Лерхенфельд оказался в трудном положении: Бавария не Пруссия, и не считаться с правыми, за которыми стояли военные, он не мог. Тогда он пошел на компромисс, согласившись на новый закон, но выторговав себе право учредить южногерманский сенат при верховном государственном трибунале, и получил от президента Эберта заверения в том, что на этом политика централизации остановится.
Не всем это понравилось, и самые горячие баварские головы увидели в компромиссе очередное поражение. Началось опасное для правительства брожение, и Гитлер получил возможность выступить на многотысячном митинге на площади Короля как против собственного трусливого правительства, так и против произвола Пруссии.
— Не пугайтесь пруссаков, — призывал он слушавших его людей, — и не пресмыкайтесь перед евреями, а проявите твердость перед нынешними хозяевами Берлина, и тогда за вас будут стоять миллионы немцев по всей Германии, называются ли они пруссаками или баденцами, вюртенбержцами и австрийцами!
Известное разочарование испытал и Гитлер.
— Если мы не используем этого момента, он никогда более не повторится!
Министр внутренних дел Баварии Швейер был весьма озабочен активностью лидера нацистов и со всей серьезностью попросил его при личной встрече «не делать глупостей». Гитлер и здесь не удержался от дешевой игры и, вскочив со своего места, ударил себя кулаком в грудь.
— Господин министр, — воскликнул он, — даю вам честное слово, что никогда в жизни не прибегну к путчу!
Швейер поморщился. Он намеревался защищать государство полицейскими штыками, но никак не честными словами революционеров. Он был умным человеком, этот Швейер, и прекрасно понимал, что если Гитлер и сдержит свое честное слово, то в высшей степени агрессивное правое движение сметет его со своего пути, как путники убирают с дороги мешающие им камни. Но ему не оставалось ничего другого, как только сделать вид, что он поверил ему.
Аналогия напрашивалась сама собой, и «негодяй» Эссер, который при всех своих недостатках свято верил в Гитлера, заявил на партийном собрании в ноябре 1922 года: «Нам не надо подражать итальянскому Муссолини, у нас уже есть свой — это Адольф Гитлер».
Гитлеру было приятно слышать столь лестное о себе мнение, особенно если учесть его мечту о приходе «железного человека» в «грязных сапогах». Но куда более важным для него было то, что Муссолини одержал победу без единого выстрела.
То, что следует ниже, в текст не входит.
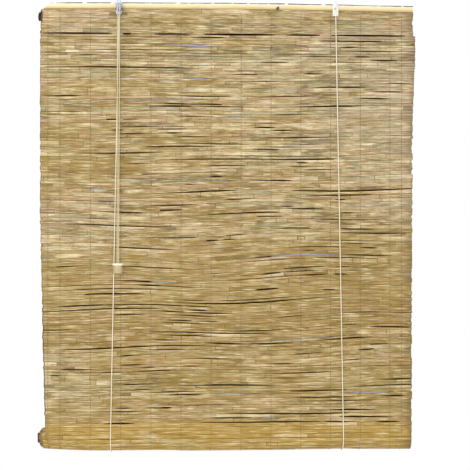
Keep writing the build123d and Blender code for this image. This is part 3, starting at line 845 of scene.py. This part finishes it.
def hem_band():
    """The hem round the head pole, closer and smoother than the sheet."""
    draw = random.Random(11)
    behind = slat_edges(hem_corner, draw)
    in_front = slat_edges(front_top_z - hem_end_z, draw)
    edges = behind[:-1] + [hem_corner + edge for edge in in_front]
    edges[-1] += joint_gap
    seams = [new_seam(draw, 0.25 * mm, 0.08 * mm) for _ in edges]
    hem_line(seams[-1], draw)
    store = new_store()
    for number in range(len(edges) - 1):
        # The first seams in front follow the rail's warp
        below_corner = number - (len(behind) - 1)
        if 0 <= below_corner < 3:
            seams[number]["bow"] = 1 - below_corner / 3
        # The slats in front of the pole stop short of its open end
        place_y, place_z = hem_path((edges[number] + edges[number + 1]) / 2)
        by_pole = place_y < head_pole_y and abs(place_z - head_pole_z) < 12 * mm
        left = mat_left + (5 * mm if by_pole else 0) + draw.gauss(0, 0.8 * mm)
        # Those just under the rail are painted paler, as painted light against the rail's shadow
        painted_light_share = max(0, (place_z - head_pole_z) / hem_radius) if place_y < head_pole_y else 0
        style = hem_style | {"tone": hem_style["tone"] + 0.12 * painted_light_share**2}
        cuts = tone_blocks(draw, style)
        right = hem_right - abs(draw.gauss(0, 1.0 * mm))
        lay_slat(store, draw, (hem_path, edges, seams), number, cuts, style, left, right, 26)
    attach(band_piece("hem_slats", store, slat_straw, "mat_hem"), "root")
    return edges


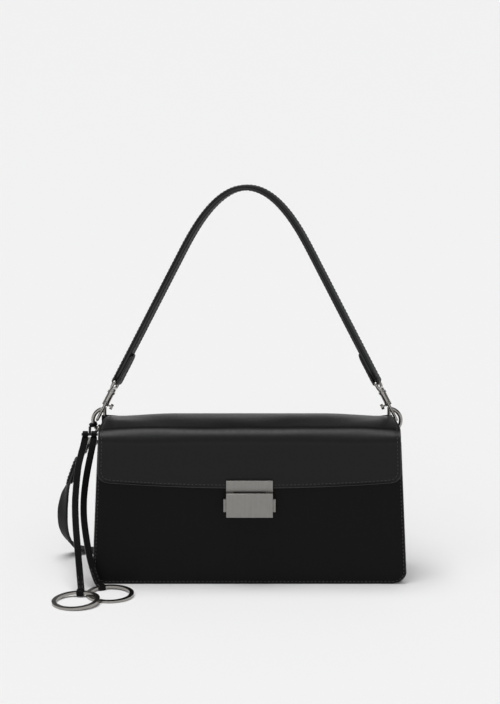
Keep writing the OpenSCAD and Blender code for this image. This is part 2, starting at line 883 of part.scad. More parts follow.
module flap_tongue() {
    y0 = flap_front - tongue_t;
    low = plate_base - tongue_drop;
    color("#8d8c8a") placed() difference() {
        box(-tongue_w / 2, tongue_w / 2, y0, flap_front, low, plate_base + tongue_rise);
        for (s = [-1, 1]) translate([s * (arm_end + catch_from + catch_w / 2) - catch_hole_w / 2, y0 - cut,
            low + catch_hole_up]) cube([catch_hole_w, tongue_t + 2 * cut, catch_hole_h]);
    }
}

module flap_rivets() {
    color("#77777a") placed() flap_rivet_places() cylinder(h = flap_sum, r = screw_r);
}

// D-ring: upright bar held by the tab, bow standing outward
module d_ring(bar_x) {
    translate([bar_x, ring_y, ring_z]) {
        rotate([90, 0, 0]) rotate([0, 0, -90]) rotate_extrude(angle = 180, $fn = 96)
            translate([bow_r, 0]) circle(wire_r, $fn = 32);
        translate([0, 0, -bow_r - bar_end]) cylinder(h = 2 * (bow_r + bar_end), r = bar_r);
    }
}

module d_ring_right() {
    color("#a5a4a1") placed() d_ring(bar_right);
}

module d_ring_left() {
    color("#a5a4a1") placed() mirror([1, 0, 0]) d_ring(bar_left);
}

// Carries a piece from the strap's upright frame to its place on the D-rings
module strap_place() {
    translate([0, ring_y, hinge_z]) rotate([-strap_lean, 0, 0]) children();
}

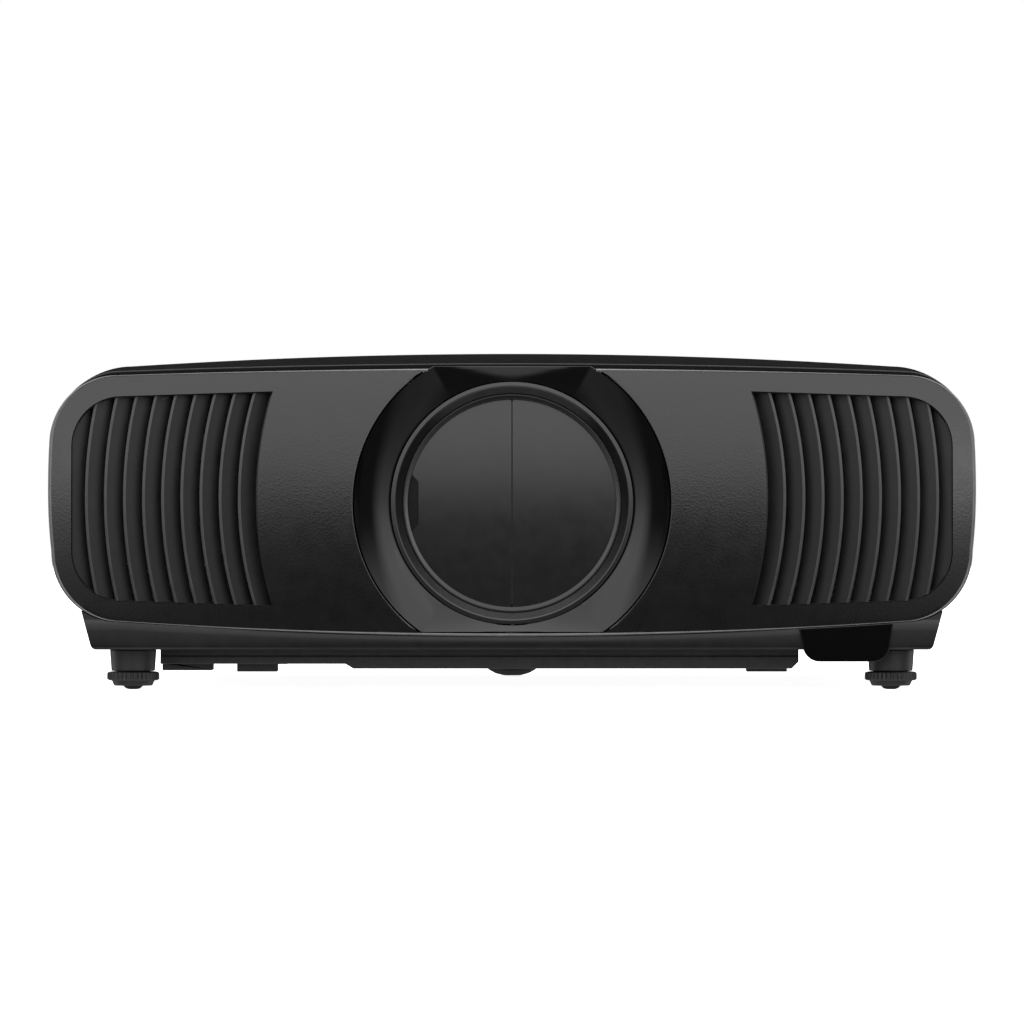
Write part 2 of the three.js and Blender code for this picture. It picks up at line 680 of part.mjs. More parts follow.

Именно такая революция пришлась по душе немецкому обывателю, которому никогда не нравился вид крови на мостовых.
Гитлер всячески развивал тему Муссолини и обещал поступить с немецким парламентом так же, как дуче поступил со своим. «Политическая свобода, — сказал он, — всегда является вопросом силы». Затем после небольшой паузы добавил: «Ну а сама сила является только результатом войн».
Надо отдать должное: Гитлер старался вовсю. Чуть ли не каждый день он обрушивался с критикой на биржи, которые содействовали спекуляции, чем завоевывал сердца мелких вкладчиков, все внимательнее прислушивавшихся к лидеру нацистской партии.
Радовала его и газета, которая получала все больше подписчиков, Эккарт уже не раз говорил Гитлеру, что, если так пойдет и дальше, им придется сделать «Фелькишер беобахтер» ежедневной.
— Я, — кокетничал Гитлер в кругу своих друзей, — не многого требую от жизни, я хотел бы только, чтобы движение развивалось и чтобы я мог прилично существовать как редактор «Фелькишер беобахтер»…
Впрочем, за его кокетством стояло вполне определенное желание: хорошо жить. Да, он стал лидером приобретавшей все большую популярность партии и самым выдающимся ее оратором, но в то же время продолжал жить в небольшом скромном домике, ездил на собрания в видавшем виды автомобиле и делал все возможное, чтобы партия не тратила на него ни единой лишней марки. И что бы там ни говорил Эссер о «выдающемся революционере», Гитлер так и не победил (и никогда не победит) свое стремление к буржуазной сытости. Она только мысль о том, что он может оказаться среди пролетариев, бросала его в холодный пот.